> [Data excerpt]:
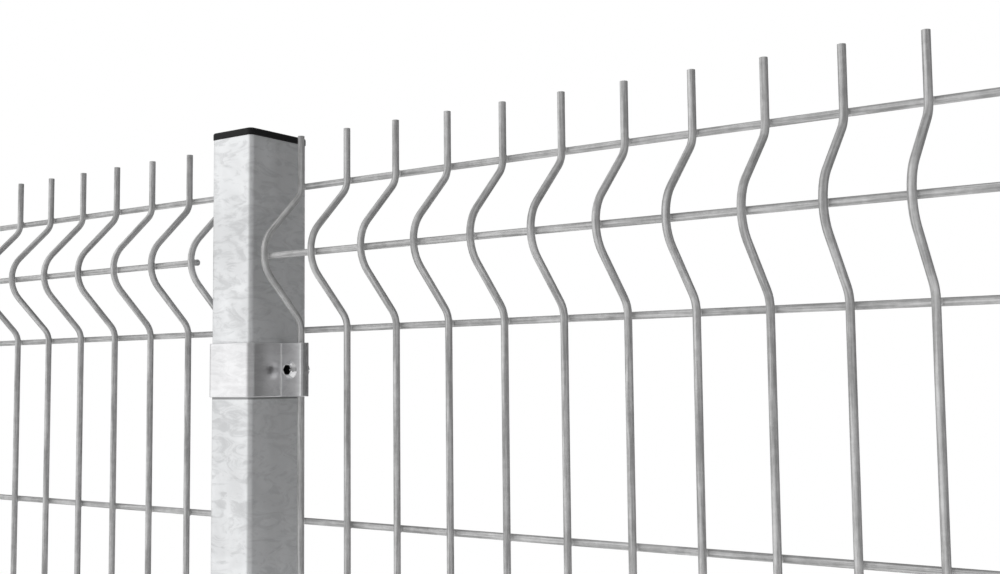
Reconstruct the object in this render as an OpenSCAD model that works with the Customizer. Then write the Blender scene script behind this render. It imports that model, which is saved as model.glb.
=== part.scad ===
// Galvanised welded mesh fence: three box tube posts and two folded mesh panels
// Origin at the foot of the middle post, +X along the fence, front towards -Y, +Z up

/* [Posts] */
// Width of a post along the fence
post_w = 45.6; // [42:0.1:48]
// Depth of a post, front to back
post_d = 64; // [60:1:70]
// Wall thickness of the tube
post_wall = 2; // [1.5:0.25:2.5]
// Outer corner radius of the tube
post_r = 4.8; // [3:0.1:6]

/* [Post caps] */
// Height of the lid above the tube
cap_lid_h = 5.8; // [4:0.2:7]
// How far the lid stands out past the tube
cap_lip = 0.6; // [0.4:0.1:1]
// Rounding of the lid's upper edge
cap_edge = 1.6; // [0.8:0.1:1.8]
// Depth of the plug inside the tube
cap_plug_h = 22; // [15:1:30]
// Wall thickness of the plug
cap_plug_wall = 1.8; // [1.5:0.1:2.2]
// Clearance between the plug and the tube, each side
cap_fit = 0.3; // [0.2:0.05:0.5]
// Width of the plug's outer ribs
cap_rib_w = 1.6; // [1.2:0.1:2]
// How far the ribs stand out from the plug
cap_rib_out = 0.5; // [0.3:0.1:0.7]
// Number of ribs round the plug
cap_rib_count = 3; // [2:1:4]

/* [Mesh panels] */
// Diameter of the upright wires
wire_d = 5.4; // [4:0.2:6]
// Diameter of the line wires
line_d = 5.2; // [4:0.2:6]
// Spacing of the upright wires
wire_pitch = 50; // [48:1:52]
// Number of upright wires in a panel
wire_count = 51; // [31:2:61]
// Height of one fold between its outer line wires
fold_h = 117.4; // [110:0.2:125]
// Height of the peak's line wire above the fold's lower one
fold_line_z = 57.4; // [54:0.2:60]
// Angle of a fold's legs from the vertical
fold_angle = 45; // [40:1:46]
// Bend radius at a fold's two ends
fold_end_r = 16; // [12:1:18]
// Bend radius at a fold's peak
fold_peak_r = 27; // [20:1:30]
// Number of folds in a panel
fold_count = 3; // [3:1:5]
// Height of one flat cell
cell_h = 153; // [140:1:160]
// Flat cells between two folds
cell_count = 4; // [3:1:5]
// Free wire ends above the top line wire
spike_h = 42; // [35:1:50]
// Wire ends below the bottom line wire
foot_h = 5; // [4:1:8]
// How deep each weld sinks the two wires into each other
weld_depth = 0.4; // [0.3:0.05:0.6]
// How far the line wires run past the panel's right end wire
line_overhang = 10; // [6:1:12]
// Gap between the ground and the mesh
ground_gap = 50; // [30:5:80]

/* [Clamps] */
// Thickness of the clamp straps
strap_t = 2; // [1.5:0.25:2]
// Height of the clamp straps
strap_h = 42; // [38:1:46]
// Distance from a line wire down to the strap's upper edge
strap_drop = 11; // [9:1:15]
// Concave radius where a strap turns out into its flange
strap_bend_r = 1.5; // [1:0.5:4]
// Outer radius of the lip round the end wire
lip_r = 2.2; // [2.1:0.1:2.4]
// Clear space between the lip and the end wire
lip_gap = 0.8; // [0.5:0.1:1.5]
// How far the rear flange runs past the end wire
rear_run = 1.4; // [1:0.1:2]
// Gap between the tube and the end wire's near side
end_gap = 17; // [16:0.1:20]

/* [Bolts] */
// Diameter of the bolts
bolt_d = 8; // [7:0.5:8]
// Diameter of the domed heads
head_d = 15.4; // [14:0.2:16]
// Height of the domed heads
head_h = 4.6; // [4:0.2:5]
// Height of the straight rim below the dome
head_rim = 0.6; // [0.4:0.1:1]
// Width of the hexagon socket across its flats
socket_w = 7; // [5:0.5:8]
// Depth of the hexagon socket
socket_deep = 3.2; // [2:0.2:3.4]
// Clearance of the bolt in the flanges, all round
bolt_fit = 0.3; // [0.2:0.05:0.4]
// Clearance of the bolt in the nut, all round
nut_fit = 0.08; // [0.05:0.01:0.1]
// Width of the nuts across their flats
nut_w = 13; // [12:0.5:13]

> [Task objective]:
Print exactly, and only, the lines beginning at the top of the listing and ending at the line with "towards -Y, +Z up".

> [Task solution]:
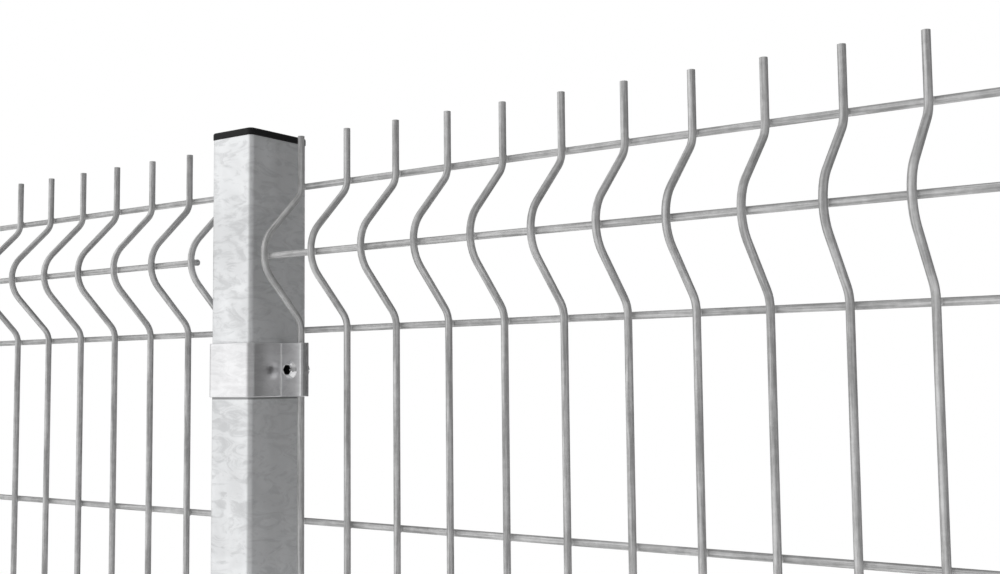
Reconstruct the object in this render as an OpenSCAD model that works with the Customizer. Then write the Blender scene script behind this render. It imports that model, which is saved as model.glb.
=== part.scad ===
// Galvanised welded mesh fence: three box tube posts and two folded mesh panels
// Origin at the foot of the middle post, +X along the fence, front towards -Y, +Z up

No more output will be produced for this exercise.